**Task directions**
Quote the whole listing verbatim.

**Source data**
--- begin ---

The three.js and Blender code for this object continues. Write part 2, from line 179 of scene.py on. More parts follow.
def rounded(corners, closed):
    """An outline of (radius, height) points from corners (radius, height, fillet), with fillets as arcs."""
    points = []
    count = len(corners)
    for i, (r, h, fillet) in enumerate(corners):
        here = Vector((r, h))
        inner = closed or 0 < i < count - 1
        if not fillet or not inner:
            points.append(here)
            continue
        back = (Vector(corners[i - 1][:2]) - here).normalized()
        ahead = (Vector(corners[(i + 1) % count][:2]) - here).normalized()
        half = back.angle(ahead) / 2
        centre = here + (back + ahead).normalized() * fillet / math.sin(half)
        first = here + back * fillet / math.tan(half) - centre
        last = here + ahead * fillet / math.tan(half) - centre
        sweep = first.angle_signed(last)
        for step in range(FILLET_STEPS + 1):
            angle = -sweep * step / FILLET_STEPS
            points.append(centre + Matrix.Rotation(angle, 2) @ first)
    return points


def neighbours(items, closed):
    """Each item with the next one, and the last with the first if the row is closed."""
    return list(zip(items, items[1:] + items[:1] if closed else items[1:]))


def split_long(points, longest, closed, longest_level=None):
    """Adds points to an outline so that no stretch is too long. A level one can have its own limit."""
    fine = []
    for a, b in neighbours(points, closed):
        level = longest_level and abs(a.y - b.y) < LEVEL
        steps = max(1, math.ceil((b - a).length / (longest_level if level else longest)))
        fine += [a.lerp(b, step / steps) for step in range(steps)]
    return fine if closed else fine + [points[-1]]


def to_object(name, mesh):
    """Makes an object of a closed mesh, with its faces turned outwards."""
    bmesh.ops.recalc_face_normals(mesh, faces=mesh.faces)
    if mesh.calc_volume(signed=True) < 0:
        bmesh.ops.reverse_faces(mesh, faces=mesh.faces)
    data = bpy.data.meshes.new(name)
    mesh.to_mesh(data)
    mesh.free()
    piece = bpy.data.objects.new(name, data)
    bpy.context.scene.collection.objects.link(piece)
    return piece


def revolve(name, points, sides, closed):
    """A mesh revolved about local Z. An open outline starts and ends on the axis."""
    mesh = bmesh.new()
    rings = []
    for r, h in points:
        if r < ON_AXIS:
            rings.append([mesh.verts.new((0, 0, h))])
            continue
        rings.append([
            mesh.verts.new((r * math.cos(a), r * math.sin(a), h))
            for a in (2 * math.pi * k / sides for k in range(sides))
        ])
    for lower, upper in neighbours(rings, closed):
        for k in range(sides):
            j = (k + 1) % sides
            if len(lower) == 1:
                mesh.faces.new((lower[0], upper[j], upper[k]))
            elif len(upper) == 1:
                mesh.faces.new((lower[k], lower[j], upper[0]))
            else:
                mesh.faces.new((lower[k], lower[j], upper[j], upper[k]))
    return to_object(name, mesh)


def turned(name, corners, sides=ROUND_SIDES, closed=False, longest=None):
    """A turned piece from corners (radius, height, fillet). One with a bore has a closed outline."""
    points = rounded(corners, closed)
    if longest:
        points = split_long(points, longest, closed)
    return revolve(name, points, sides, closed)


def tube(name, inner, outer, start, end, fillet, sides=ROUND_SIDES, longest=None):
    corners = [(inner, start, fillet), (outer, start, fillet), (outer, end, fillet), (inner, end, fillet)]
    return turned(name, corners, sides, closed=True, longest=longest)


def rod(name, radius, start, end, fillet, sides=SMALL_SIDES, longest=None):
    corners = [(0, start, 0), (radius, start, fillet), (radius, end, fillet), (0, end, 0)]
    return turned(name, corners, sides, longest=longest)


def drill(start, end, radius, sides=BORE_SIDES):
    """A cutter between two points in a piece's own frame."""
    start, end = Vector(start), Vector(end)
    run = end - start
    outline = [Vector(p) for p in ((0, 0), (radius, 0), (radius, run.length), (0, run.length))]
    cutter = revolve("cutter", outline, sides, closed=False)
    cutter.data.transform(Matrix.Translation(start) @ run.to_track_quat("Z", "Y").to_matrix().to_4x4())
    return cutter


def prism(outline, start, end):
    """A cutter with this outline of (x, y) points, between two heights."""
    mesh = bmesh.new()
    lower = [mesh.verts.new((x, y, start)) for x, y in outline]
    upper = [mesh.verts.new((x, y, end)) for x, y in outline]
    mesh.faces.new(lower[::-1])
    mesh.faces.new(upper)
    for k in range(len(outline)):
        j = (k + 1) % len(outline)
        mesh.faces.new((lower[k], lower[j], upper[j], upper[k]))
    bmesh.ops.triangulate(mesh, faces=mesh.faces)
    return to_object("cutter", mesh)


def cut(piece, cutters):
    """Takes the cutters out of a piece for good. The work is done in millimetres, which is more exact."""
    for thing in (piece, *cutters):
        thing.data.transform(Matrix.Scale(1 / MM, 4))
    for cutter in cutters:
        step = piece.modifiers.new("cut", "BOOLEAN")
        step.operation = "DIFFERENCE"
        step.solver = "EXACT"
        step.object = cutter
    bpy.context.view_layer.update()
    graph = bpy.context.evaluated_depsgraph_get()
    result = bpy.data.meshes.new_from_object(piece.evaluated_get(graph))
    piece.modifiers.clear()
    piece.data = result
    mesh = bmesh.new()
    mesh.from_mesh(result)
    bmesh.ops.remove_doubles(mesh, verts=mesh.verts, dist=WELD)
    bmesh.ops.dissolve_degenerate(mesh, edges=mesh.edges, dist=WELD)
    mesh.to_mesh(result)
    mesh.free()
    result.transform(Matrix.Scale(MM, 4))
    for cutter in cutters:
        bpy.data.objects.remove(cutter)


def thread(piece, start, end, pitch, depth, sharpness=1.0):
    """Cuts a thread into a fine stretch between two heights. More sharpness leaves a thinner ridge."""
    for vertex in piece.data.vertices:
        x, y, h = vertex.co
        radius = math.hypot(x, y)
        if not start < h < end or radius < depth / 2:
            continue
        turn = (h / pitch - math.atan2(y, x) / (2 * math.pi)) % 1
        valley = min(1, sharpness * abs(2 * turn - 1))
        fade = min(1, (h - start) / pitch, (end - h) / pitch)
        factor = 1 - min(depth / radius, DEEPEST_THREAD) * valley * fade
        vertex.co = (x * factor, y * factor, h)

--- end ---

**Expected output**
The three.js and Blender code for this object continues. Write part 2, from line 179 of scene.py on. More parts follow.
def rounded(corners, closed):
    """An outline of (radius, height) points from corners (radius, height, fillet), with fillets as arcs."""
    points = []
    count = len(corners)
    for i, (r, h, fillet) in enumerate(corners):
        here = Vector((r, h))
        inner = closed or 0 < i < count - 1
        if not fillet or not inner:
            points.append(here)
            continue
        back = (Vector(corners[i - 1][:2]) - here).normalized()
        ahead = (Vector(corners[(i + 1) % count][:2]) - here).normalized()
        half = back.angle(ahead) / 2
        centre = here + (back + ahead).normalized() * fillet / math.sin(half)
        first = here + back * fillet / math.tan(half) - centre
        last = here + ahead * fillet / math.tan(half) - centre
        sweep = first.angle_signed(last)
        for step in range(FILLET_STEPS + 1):
            angle = -sweep * step / FILLET_STEPS
            points.append(centre + Matrix.Rotation(angle, 2) @ first)
    return points


def neighbours(items, closed):
    """Each item with the next one, and the last with the first if the row is closed."""
    return list(zip(items, items[1:] + items[:1] if closed else items[1:]))


def split_long(points, longest, closed, longest_level=None):
    """Adds points to an outline so that no stretch is too long. A level one can have its own limit."""
    fine = []
    for a, b in neighbours(points, closed):
        level = longest_level and abs(a.y - b.y) < LEVEL
        steps = max(1, math.ceil((b - a).length / (longest_level if level else longest)))
        fine += [a.lerp(b, step / steps) for step in range(steps)]
    return fine if closed else fine + [points[-1]]


def to_object(name, mesh):
    """Makes an object of a closed mesh, with its faces turned outwards."""
    bmesh.ops.recalc_face_normals(mesh, faces=mesh.faces)
    if mesh.calc_volume(signed=True) < 0:
        bmesh.ops.reverse_faces(mesh, faces=mesh.faces)
    data = bpy.data.meshes.new(name)
    mesh.to_mesh(data)
    mesh.free()
    piece = bpy.data.objects.new(name, data)
    bpy.context.scene.collection.objects.link(piece)
    return piece


def revolve(name, points, sides, closed):
    """A mesh revolved about local Z. An open outline starts and ends on the axis."""
    mesh = bmesh.new()
    rings = []
    for r, h in points:
        if r < ON_AXIS:
            rings.append([mesh.verts.new((0, 0, h))])
            continue
        rings.append([
            mesh.verts.new((r * math.cos(a), r * math.sin(a), h))
            for a in (2 * math.pi * k / sides for k in range(sides))
        ])
    for lower, upper in neighbours(rings, closed):
        for k in range(sides):
            j = (k + 1) % sides
            if len(lower) == 1:
                mesh.faces.new((lower[0], upper[j], upper[k]))
            elif len(upper) == 1:
                mesh.faces.new((lower[k], lower[j], upper[0]))
            else:
                mesh.faces.new((lower[k], lower[j], upper[j], upper[k]))
    return to_object(name, mesh)


def turned(name, corners, sides=ROUND_SIDES, closed=False, longest=None):
    """A turned piece from corners (radius, height, fillet). One with a bore has a closed outline."""
    points = rounded(corners, closed)
    if longest:
        points = split_long(points, longest, closed)
    return revolve(name, points, sides, closed)


def tube(name, inner, outer, start, end, fillet, sides=ROUND_SIDES, longest=None):
    corners = [(inner, start, fillet), (outer, start, fillet), (outer, end, fillet), (inner, end, fillet)]
    return turned(name, corners, sides, closed=True, longest=longest)


def rod(name, radius, start, end, fillet, sides=SMALL_SIDES, longest=None):
    corners = [(0, start, 0), (radius, start, fillet), (radius, end, fillet), (0, end, 0)]
    return turned(name, corners, sides, longest=longest)


def drill(start, end, radius, sides=BORE_SIDES):
    """A cutter between two points in a piece's own frame."""
    start, end = Vector(start), Vector(end)
    run = end - start
    outline = [Vector(p) for p in ((0, 0), (radius, 0), (radius, run.length), (0, run.length))]
    cutter = revolve("cutter", outline, sides, closed=False)
    cutter.data.transform(Matrix.Translation(start) @ run.to_track_quat("Z", "Y").to_matrix().to_4x4())
    return cutter


def prism(outline, start, end):
    """A cutter with this outline of (x, y) points, between two heights."""
    mesh = bmesh.new()
    lower = [mesh.verts.new((x, y, start)) for x, y in outline]
    upper = [mesh.verts.new((x, y, end)) for x, y in outline]
    mesh.faces.new(lower[::-1])
    mesh.faces.new(upper)
    for k in range(len(outline)):
        j = (k + 1) % len(outline)
        mesh.faces.new((lower[k], lower[j], upper[j], upper[k]))
    bmesh.ops.triangulate(mesh, faces=mesh.faces)
    return to_object("cutter", mesh)


def cut(piece, cutters):
    """Takes the cutters out of a piece for good. The work is done in millimetres, which is more exact."""
    for thing in (piece, *cutters):
        thing.data.transform(Matrix.Scale(1 / MM, 4))
    for cutter in cutters:
        step = piece.modifiers.new("cut", "BOOLEAN")
        step.operation = "DIFFERENCE"
        step.solver = "EXACT"
        step.object = cutter
    bpy.context.view_layer.update()
    graph = bpy.context.evaluated_depsgraph_get()
    result = bpy.data.meshes.new_from_object(piece.evaluated_get(graph))
    piece.modifiers.clear()
    piece.data = result
    mesh = bmesh.new()
    mesh.from_mesh(result)
    bmesh.ops.remove_doubles(mesh, verts=mesh.verts, dist=WELD)
    bmesh.ops.dissolve_degenerate(mesh, edges=mesh.edges, dist=WELD)
    mesh.to_mesh(result)
    mesh.free()
    result.transform(Matrix.Scale(MM, 4))
    for cutter in cutters:
        bpy.data.objects.remove(cutter)


def thread(piece, start, end, pitch, depth, sharpness=1.0):
    """Cuts a thread into a fine stretch between two heights. More sharpness leaves a thinner ridge."""
    for vertex in piece.data.vertices:
        x, y, h = vertex.co
        radius = math.hypot(x, y)
        if not start < h < end or radius < depth / 2:
            continue
        turn = (h / pitch - math.atan2(y, x) / (2 * math.pi)) % 1
        valley = min(1, sharpness * abs(2 * turn - 1))
        fade = min(1, (h - start) / pitch, (end - h) / pitch)
        factor = 1 - min(depth / radius, DEEPEST_THREAD) * valley * fade
        vertex.co = (x * factor, y * factor, h)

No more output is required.